Después buscó y encontró la botella de whisky de centeno que había comprado para Dick; satisfecho, notó que estaba casi llena. Se tomó una copa con el inválido, ambos jugaron una partida de gin rumrny a céntimo el punto, y Tracy ganó la modesta suma de un dólar con sesenta céntimos. Después, se marchó.

Eran poco más de las tres; le quedaba por delante parte de la tarde y toda la noche para pensar en Los millones de Millie .

Al girar la última esquina que lo conduciría a la manzana de su casa, una súbita idea le obligó a aminorar el paso. Fue una suerte que lo hiciera; dos coches esperaban aparcados delante del Smith Arms. En cada uno de ellos había un hombre esperando, y reconoció a uno, era un periodista del Blade . El otro hombre seria de uno de los otros periódicos.

No lo habían visto. Tracy retrocedió con cuidado, entró por la puerta trasera y subió por la escalera de servicio.

Cuando entró en su apartamento, el teléfono estaba sonando. Lo cogió.

– Aquí Tracy.

– Habla Lee -le contestaron al otro lado de la línea-. Lee Randolph. Trabajabas para mí, ¿te acuerdas?

– ¿Por casualidad no será el Lee Randolph que está de editor de locales en el Blade ? -inquirió Tracy-. Seguro que no puede ser ése.

– Pues soy ése.
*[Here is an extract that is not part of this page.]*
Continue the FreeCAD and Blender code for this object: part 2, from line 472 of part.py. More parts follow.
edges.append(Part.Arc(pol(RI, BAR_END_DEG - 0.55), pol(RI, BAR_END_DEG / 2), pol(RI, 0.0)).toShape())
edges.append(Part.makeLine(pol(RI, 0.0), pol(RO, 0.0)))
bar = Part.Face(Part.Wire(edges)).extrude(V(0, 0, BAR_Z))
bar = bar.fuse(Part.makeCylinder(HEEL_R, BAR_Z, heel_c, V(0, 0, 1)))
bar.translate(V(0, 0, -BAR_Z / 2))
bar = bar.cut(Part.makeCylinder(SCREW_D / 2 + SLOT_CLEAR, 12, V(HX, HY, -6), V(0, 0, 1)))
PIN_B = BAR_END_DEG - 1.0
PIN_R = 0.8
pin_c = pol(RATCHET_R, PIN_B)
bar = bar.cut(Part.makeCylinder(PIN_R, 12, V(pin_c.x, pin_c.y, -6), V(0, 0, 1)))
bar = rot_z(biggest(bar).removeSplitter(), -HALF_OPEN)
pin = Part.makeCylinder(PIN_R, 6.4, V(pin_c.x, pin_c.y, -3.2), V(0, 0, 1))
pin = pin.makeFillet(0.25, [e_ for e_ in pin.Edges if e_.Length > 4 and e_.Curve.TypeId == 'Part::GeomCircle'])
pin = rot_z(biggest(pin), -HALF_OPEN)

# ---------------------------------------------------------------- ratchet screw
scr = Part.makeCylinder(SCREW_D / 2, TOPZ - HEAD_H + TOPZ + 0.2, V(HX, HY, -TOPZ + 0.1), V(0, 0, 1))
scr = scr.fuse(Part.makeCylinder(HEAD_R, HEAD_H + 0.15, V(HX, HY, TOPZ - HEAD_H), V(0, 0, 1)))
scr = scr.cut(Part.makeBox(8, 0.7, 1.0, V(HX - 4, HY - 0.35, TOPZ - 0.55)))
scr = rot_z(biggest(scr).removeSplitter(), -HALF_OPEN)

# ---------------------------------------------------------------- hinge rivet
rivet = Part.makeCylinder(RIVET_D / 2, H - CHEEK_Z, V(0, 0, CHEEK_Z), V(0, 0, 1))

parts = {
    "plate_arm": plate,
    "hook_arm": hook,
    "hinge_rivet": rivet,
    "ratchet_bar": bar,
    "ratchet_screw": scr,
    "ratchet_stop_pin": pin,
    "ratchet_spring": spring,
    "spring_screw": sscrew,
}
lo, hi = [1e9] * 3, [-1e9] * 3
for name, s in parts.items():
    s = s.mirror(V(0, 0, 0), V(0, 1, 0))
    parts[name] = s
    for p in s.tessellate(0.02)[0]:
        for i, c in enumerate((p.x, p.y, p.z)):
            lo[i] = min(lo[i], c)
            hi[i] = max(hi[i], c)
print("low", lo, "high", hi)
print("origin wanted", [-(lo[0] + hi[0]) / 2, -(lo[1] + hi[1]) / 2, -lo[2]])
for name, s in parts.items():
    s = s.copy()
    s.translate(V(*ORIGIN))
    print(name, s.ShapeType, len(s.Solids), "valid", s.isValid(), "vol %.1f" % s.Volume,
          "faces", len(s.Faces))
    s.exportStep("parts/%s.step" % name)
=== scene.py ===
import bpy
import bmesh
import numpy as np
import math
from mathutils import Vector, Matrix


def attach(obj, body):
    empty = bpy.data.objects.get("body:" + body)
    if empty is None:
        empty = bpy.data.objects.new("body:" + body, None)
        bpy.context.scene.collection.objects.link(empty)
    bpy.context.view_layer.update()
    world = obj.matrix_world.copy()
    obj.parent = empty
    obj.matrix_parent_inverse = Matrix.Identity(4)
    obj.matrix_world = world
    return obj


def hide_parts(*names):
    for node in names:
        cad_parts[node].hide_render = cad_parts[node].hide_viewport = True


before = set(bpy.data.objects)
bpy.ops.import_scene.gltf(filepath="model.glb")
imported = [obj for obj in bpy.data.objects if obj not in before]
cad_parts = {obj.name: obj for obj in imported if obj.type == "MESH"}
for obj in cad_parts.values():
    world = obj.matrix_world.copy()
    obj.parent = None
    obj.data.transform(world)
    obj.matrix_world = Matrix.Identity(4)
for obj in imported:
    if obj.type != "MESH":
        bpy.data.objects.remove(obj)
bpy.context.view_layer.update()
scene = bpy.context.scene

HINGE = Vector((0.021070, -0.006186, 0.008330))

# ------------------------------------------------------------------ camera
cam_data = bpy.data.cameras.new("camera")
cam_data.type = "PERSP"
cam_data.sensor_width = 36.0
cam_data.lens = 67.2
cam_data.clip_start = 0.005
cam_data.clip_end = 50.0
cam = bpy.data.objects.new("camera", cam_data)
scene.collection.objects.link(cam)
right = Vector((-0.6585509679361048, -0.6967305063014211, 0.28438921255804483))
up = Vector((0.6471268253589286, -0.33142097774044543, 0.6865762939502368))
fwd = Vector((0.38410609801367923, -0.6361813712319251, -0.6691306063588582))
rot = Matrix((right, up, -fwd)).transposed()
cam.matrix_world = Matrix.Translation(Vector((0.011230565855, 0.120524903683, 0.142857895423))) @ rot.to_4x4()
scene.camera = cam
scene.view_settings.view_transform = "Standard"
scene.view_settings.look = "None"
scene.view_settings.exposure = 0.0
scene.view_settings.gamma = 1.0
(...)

Hace tres horas que intento comunicarme contigo. Tengo algo importante que decirte.

– ¿Qué es, Lee?

– Que eres un hijo de puta. Una historia así, y tenemos que conseguirla de los polis, al mismo tiempo y del mismo modo que los demás diarios. Podías habernos concedido una exclusiva, so cabrón.

Tracy rió entre dientes.

– Lee, ¿es que no te lees los libros sobre periodismo moderno? Las primicias son algo del pasado. Ya no se llevan. Además, intentaba que no se publicara nada.
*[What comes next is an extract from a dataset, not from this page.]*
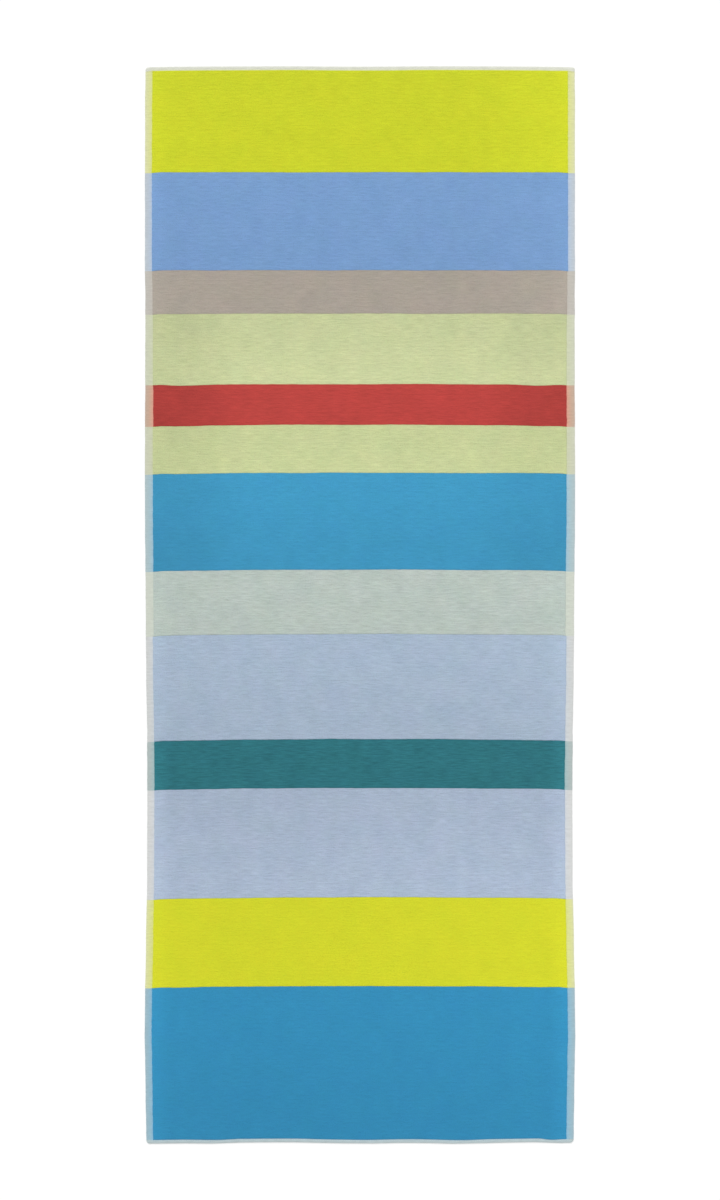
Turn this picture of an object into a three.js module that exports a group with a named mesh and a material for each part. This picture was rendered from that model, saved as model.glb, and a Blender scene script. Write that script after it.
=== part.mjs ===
// Bath towel lying flat, face up. One woven cotton cloth: a field of pile in thirteen colour
// stripes, a flat woven selvedge down each long side and a turned hem across each end.
// Millimetres. +X runs across the cloth, +Y towards the end that starts with a lime stripe and
// +Z up from the surface it lies on. The origin is the middle of the underside.

import * as THREE from "three";

// Driving dimensions

const WIDTH = 800; // side to side, at the widest place
const TOP_HEM = 7.5; // depth of the hem above the first stripe
const BOTTOM_HEM = 7; // depth of the hem below the last stripe

const SELVEDGE_THICKNESS = 1.3; // flat weave without pile
const HEM_THICKNESS = 2.2; // the same weave, turned under and sewn
const FOLD_ROUND = 1.2; // rounding of the outer edge of hem and selvedge
const EDGE_THICKNESS_SHARE = 0.6; // how thick the outermost edge is, against the weave beside it
const PILE_ROUND = 3; // how far in from its edge the pile has its full height
const PILE_SHOULDER = 0.75; // how far in it has risen most of the way
const GROOVE_DEPTH = 0.7; // the parting between two stripes of pile
const GROOVE_HALF_WIDTH = 2.2;
const GROOVE_FLOOR = 0.6; // half the width of its floor
const SWELL = 0.25; // how much the pile's height wanders, up and down
const SWELL_ACROSS = 620; // length of its waves across the cloth
const SWELL_DOWN = 900; // and down it
const TOP_EDGE_BOW = 1.6; // how far the top edge draws down towards its corners

// The stripes in the order they are woven, from the top. length runs down the cloth, pile is
// the height of its loops above the underside, selvedge is the width of the woven edge beside
// it, and sag is how far its lower end drops towards the left and the right side.
const STRIPES = [
  { colour: "#cdd52c", edge: "#dddfa2", length: 190.0, pile: 3.3, selvedge: 12.4, sag: [0.3, 0.3] },
  { colour: "#7a9fce", edge: "#bec9d4", length: 181.5, pile: 3.3, selvedge: 12.4, sag: [0.4, 0.0] },
  { colour: "#aaa196", edge: "#c3bfb7", length: 80.5, pile: 2.9, selvedge: 13.4, sag: [0.9, 0.4] },
  { colour: "#cbd3a0", edge: "#ced2b8", length: 131.0, pile: 2.9, selvedge: 13.6, sag: [2.6, 2.4] },
  { colour: "#be4641", edge: "#caac96", length: 75.0, pile: 3.4, selvedge: 15.0, sag: [3.2, 2.8] },
  { colour: "#cad39c", edge: "#cdd0b7", length: 89.5, pile: 2.9, selvedge: 13.8, sag: [2.6, 1.2] },
  { colour: "#419ac4", edge: "#adc4ca", length: 179.5, pile: 3.4, selvedge: 15.0, sag: [3.6, 2.1] },
  { colour: "#b9c5be", edge: "#ced4c8", length: 119.5, pile: 2.9, selvedge: 14.6, sag: [4.1, 2.4] },
  { colour: "#a6b7cb", edge: "#cfd2d2", length: 195.0, pile: 2.9, selvedge: 13.2, sag: [4.8, 3.4] },
  { colour: "#2e727c", edge: "#b0bebd", length: 90.5, pile: 3.4, selvedge: 14.3, sag: [4.3, 2.6] },
  { colour: "#a9b8cd", edge: "#d4d6d6", length: 203.0, pile: 2.9, selvedge: 13.3, sag: [3.9, 2.4] },
  { colour: "#d3d72b", edge: "#dcdf9a", length: 165.0, pile: 3.3, selvedge: 13.4, sag: [3.3, 2.0] },
  { colour: "#338cb8", edge: "#9abccb", length: 285.5, pile: 3.4, selvedge: 13.4, sag: [0.0, 0.0] },
];
const TOP_HEM_COLOUR = "#dddfd2";
const BOTTOM_HEM_COLOUR = "#b6c6c9";

// How far both long sides draw in from the full width, down the cloth.
const SIDES = [
  { down: 0, drawnIn: 1.6 },
  { down: 290, drawnIn: 0.6 },
  { down: 500, drawnIn: 1.4 },
  { down: 840, drawnIn: 0.7 },
  { down: 1000, drawnIn: 1.8 },
  { down: 1150, drawnIn: 3.4 },
  { down: 1340, drawnIn: 5.2 },
  { down: 1540, drawnIn: 4.2 },
  { down: 1700, drawnIn: 1.4 },
  { down: 1781, drawnIn: 0 },
  { down: 1900, drawnIn: 2.0 },
  { down: 2000, drawnIn: 3.5 },
];

// How far the bottom edge is drawn up, across the cloth.
const BOTTOM_EDGE = [
  { across: -360, up: 0 },
  { across: -250, up: 0.9 },
  { across: -175, up: 3.3 },
  { across: -63, up: 1.9 },
  { across: 11, up: 0.5 },
  { across: 85, up: 2.0 },
  { across: 197, up: 0 },
  { across: 308, up: 3.3 },
  { across: 383, up: 2.1 },
];

// Spacing of the points over the plain pile, across and down.
const COLUMN_SPACING = 70;
const ROW_SPACING = 80;

// Worked out from the driving dimensions

const stripes = [];
for (const row of STRIPES) {
  const start = stripes.length ? stripes.at(-1).end : TOP_HEM;
  stripes.push({ ...row, start, end: start + row.length });
}
const partings = stripes.slice(0, -1); // the stripes that have another below them
const pileEnd = stripes.at(-1).end;
const LENGTH = pileEnd + BOTTOM_HEM;

// A column of a table at a place along it, eased from each row to the next.
function eased(table, along, column, place) {
  const next = table.findIndex((row) => row[along] >= place);
  if (next === 0) return table[0][column];
  if (next < 0) return table.at(-1)[column];
  const [low, high] = [table[next - 1], table[next]];
  const share = THREE.MathUtils.smoothstep(place, low[along], high[along]);
  return THREE.MathUtils.lerp(low[column], high[column], share);
}

// A quarter round: 0 at the edge, 1 from `reach` inwards.
function rounded(fromEdge, reach) {
  const left = 1 - THREE.MathUtils.clamp(fromEdge / reach, 0, 1);
  return Math.sqrt(1 - left * left);
}

function stripeAt(down) {
  return stripes.find((stripe) => down <= stripe.end) ?? stripes.at(-1);
}

function halfWidth(down) {
  return WIDTH / 2 - eased(SIDES, "down", "drawnIn", down);
}

function pileHalfWidth(down) {
  return halfWidth(down) - stripeAt(down).selvedge;
}

// How far a point sits from its plain place down the cloth, towards the bottom end. Stripes'
// ends bow, the top edge draws down at its corners and the bottom edge is slightly scalloped.
function sag(across, down) {
  const toSide = across / (WIDTH / 2);
  const side = across < 0 ? 0 : 1;
  const ends = [
    { down: 0, sag: TOP_EDGE_BOW * toSide ** 6 },
    ...partings.map((stripe) => ({ down: stripe.end, sag: stripe.sag[side] * toSide ** 2 })),
    { down: pileEnd, sag: -eased(BOTTOM_EDGE, "across", "up", across) },
  ];
  return eased(ends, "down", "sag", down);
}

function swell(across, down) {
  const turnsAcross = (2 * Math.PI * across) / SWELL_ACROSS;
  const turnsDown = (2 * Math.PI * down) / SWELL_DOWN;
  return SWELL * Math.sin(turnsAcross + turnsDown / 2) * Math.cos(turnsDown - turnsAcross / 2);
}

// Height of the cloth's face above the surface it lies on.
function faceHeight(across, down) {
  const fromSide = halfWidth(down) - Math.abs(across);
  const fromEnd = Math.min(down, LENGTH - down);
  const fromPileSide = pileHalfWidth(down) - Math.abs(across);
  const fromPileEnd = Math.min(down - TOP_HEM, pileEnd - down);
  const weave = fromPileEnd < 0 ? HEM_THICKNESS : SELVEDGE_THICKNESS;
  const fold = rounded(Math.min(fromSide, fromEnd), FOLD_ROUND);
  const woven = weave * THREE.MathUtils.lerp(EDGE_THICKNESS_SHARE, 1, fold);

  const fromParting = Math.min(...partings.map((stripe) => Math.abs(down - stripe.end))) - GROOVE_FLOOR;
  const groove = GROOVE_DEPTH * (1 - rounded(fromParting, GROOVE_HALF_WIDTH - GROOVE_FLOOR));
  const pile = stripeAt(down).pile + swell(across, down) - groove;
  const risen = rounded(Math.min(fromPileSide, fromPileEnd), PILE_ROUND);
  return THREE.MathUtils.lerp(woven, pile, risen);
}

function colourAt(across, down) {
  if (down < TOP_HEM) return TOP_HEM_COLOUR;
  if (down > pileEnd) return BOTTOM_HEM_COLOUR;
  const stripe = stripeAt(down);
  return Math.abs(across) < pileHalfWidth(down) - PILE_SHOULDER / 2 ? stripe.colour : stripe.edge;
}

// Even steps from one place to another, no longer than `spacing`, without the first.
function stepsTo(from, to, spacing) {
  const count = Math.ceil((to - from) / spacing);
  return Array.from({ length: count }, (_, i) => from + ((to - from) * (i + 1)) / count);
}

// Places of the rows down the cloth: close together over each hem and each parting, where the
// face steps, and even over the stripes.
function rowPlaces() {
  const places = [0, FOLD_ROUND, TOP_HEM, TOP_HEM + PILE_SHOULDER];
  let from = TOP_HEM + PILE_ROUND;
  places.push(from);
  for (const stripe of partings) {
    places.push(...stepsTo(from, stripe.end - GROOVE_HALF_WIDTH, ROW_SPACING));
    places.push(stripe.end - GROOVE_FLOOR, stripe.end + GROOVE_FLOOR);
    from = stripe.end + GROOVE_HALF_WIDTH;
    places.push(from);
  }
  places.push(...stepsTo(from, pileEnd - PILE_ROUND, ROW_SPACING));
  places.push(pileEnd - PILE_SHOULDER, pileEnd, LENGTH - FOLD_ROUND, LENGTH);
  return places;
}

// Places of the columns across one row, from the left side to the right.
function columnPlaces(down) {
  const half = halfWidth(down);
  const pile = pileHalfWidth(down);
  const right = [pile - PILE_ROUND, pile - PILE_SHOULDER, pile, half - FOLD_ROUND, half];
  const left = right.map((place) => -place).reverse();
  const spans = Math.ceil(WIDTH / COLUMN_SPACING);
  const inner = pile - PILE_ROUND;
  const middle = Array.from({ length: spans - 1 }, (_, i) => (2 * (i + 1) / spans - 1) * inner);
  return [...left, ...middle, ...right];
}

// The cloth is a box of one layer of cells, a cell for each step between rows and columns,
// with its points moved to the cloth's places: the upper ones to its face, the lower ones to
// the flat underside.
function makeTowel() {
  const rows = rowPlaces();
  const columns = rows.map(columnPlaces);
  const across = columns[0].length - 1;
  const down = rows.length - 1;
  const geometry = new THREE.BoxGeometry(across, down, 1, across, down, 1);
  const point = geometry.getAttribute("position");
  const colours = new THREE.Float32BufferAttribute(new Float32Array(point.count * 3), 3);

  for (let i = 0; i < point.count; i++) {
    const row = Math.round(down / 2 - point.getY(i));
    const column = Math.round(point.getX(i) + across / 2);
    const isFace = point.getZ(i) > 0;
    const x = columns[row][column];
    const fromTop = rows[row];
    const y = LENGTH / 2 - fromTop - sag(x, fromTop);
    point.setXYZ(i, x, y, isFace ? faceHeight(x, fromTop) : 0);
    colours.setXYZ(i, ...new THREE.Color(colourAt(x, fromTop)).toArray());
  }

  geometry.setAttribute("color", colours);
  geometry.computeVertexNormals();
  const cotton = new THREE.MeshStandardMaterial({ vertexColors: true, roughness: 0.95, metalness: 0 });
  const towel = new THREE.Mesh(geometry, cotton);
  towel.name = "towel";
  return towel;
}

const part = new THREE.Group();
part.add(makeTowel());

export default part;
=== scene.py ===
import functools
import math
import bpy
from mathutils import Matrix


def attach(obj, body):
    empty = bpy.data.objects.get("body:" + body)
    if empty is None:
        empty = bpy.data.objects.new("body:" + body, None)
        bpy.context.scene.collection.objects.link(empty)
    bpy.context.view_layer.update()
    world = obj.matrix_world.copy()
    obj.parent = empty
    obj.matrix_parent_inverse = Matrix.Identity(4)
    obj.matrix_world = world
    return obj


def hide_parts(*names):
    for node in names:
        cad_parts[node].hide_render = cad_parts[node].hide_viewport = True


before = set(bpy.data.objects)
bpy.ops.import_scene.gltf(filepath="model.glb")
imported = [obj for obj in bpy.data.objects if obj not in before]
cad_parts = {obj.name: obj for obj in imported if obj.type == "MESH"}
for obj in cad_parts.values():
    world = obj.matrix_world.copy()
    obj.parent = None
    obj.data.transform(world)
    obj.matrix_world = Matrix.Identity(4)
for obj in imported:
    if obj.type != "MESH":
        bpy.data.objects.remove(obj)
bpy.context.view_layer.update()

# A striped cotton bath towel lying flat and open, face up. It is one woven cloth: a ground
# weave, bare along both long sides as selvedges and turned under at both ends as hems, with
# thirteen stripes of pile standing on it. A place on the cloth is `across`, from its middle
# line to the right, and `down`, from its top end, as it lay on the loom before it bowed.
# Lengths are millimetres, and MM turns them to metres where a mesh or a material is made.

from types import SimpleNamespace

import bpy
import numpy as np

MM = 0.001


def table(text):
    """Rows of a table with its column names on the first line."""
    names, *rows = [line.split() for line in text.strip().splitlines()]
    words = {"name", "colour", "weave"}
    read = [[v if n in words else float(v) for n, v in zip(names, row)] for row in rows]
    return [SimpleNamespace(**dict(zip(names, row))) for row in read]


# Sizes of the cloth

WIDTH = 800
TOP_HEM = 7.5
BOTTOM_HEM = 7

# The stripes in the order they are woven, from the top. pile is the height of its loops above
# the underside, and bare_left and bare_right the width of bare weave on either side of it.
STRIPES = table("""
    name          colour   weave    length  pile  bare_left  bare_right
    lime          #cdd52c  #dddfa2  190.0   3.3   12.8       12.8
    sky           #7a9fce  #bec9d4  181.5   3.3   12.9       12.7
    taupe         #aaa196  #c3bfb7   80.5   2.9   13.4       13.9
    pale_green    #cbd3a0  #ced2b8  131.0   2.9   14.1       15.0
    red           #be4641  #caac96   75.0   3.4   15.0       14.9
    pale_green_2  #cad39c  #cdd0b7   89.5   2.9   14.2       15.3
    cerulean      #419ac4  #adc4ca  179.5   3.4   14.6       15.7
    grey_green    #b9c5be  #ced4c8  119.5   2.9   14.4       15.8
    lavender      #a6b7cb  #cfd2d2  195.0   2.9   12.7       13.7
    teal          #2e727c  #b0bebd   90.5   3.4   13.0       13.8
    lavender_2    #a9b8cd  #d4d6d6  203.0   2.9   13.0       13.4
    lime_2        #d3d72b  #dcdf9a  165.0   3.3   12.9       13.5
    cerulean_2    #338cb8  #9abccb  285.5   3.4   12.5       13.4
""")
TOP_HEM_WEAVE = "#dddfd2"
BOTTOM_HEM_WEAVE = "#b6c6c9"
UNDYED = "#e6e6e0"  # cotton of the warp and of the sewing thread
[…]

– Pues has hecho un buen trabajo. De acuerdo, chico, ahora que ya es de dominio público, podrías damos los detalles. Dentro de una hora sacamos la siguiente edición. Dame alguna pista nueva.

– No hay detalles, Lee. Esa es toda la historia. Al menos la que es apta para imprimir.

– No seas así. Bates se estaba guardando algo. ¿Qué es?

– Nada que yo sepa, Lee. No se hable más. Oye, por cinco céntimos la palabra, te escribiré mi autobiografía. En seis capítulos; puedes empezar a publicarla mañana y cubrir una semana con ella.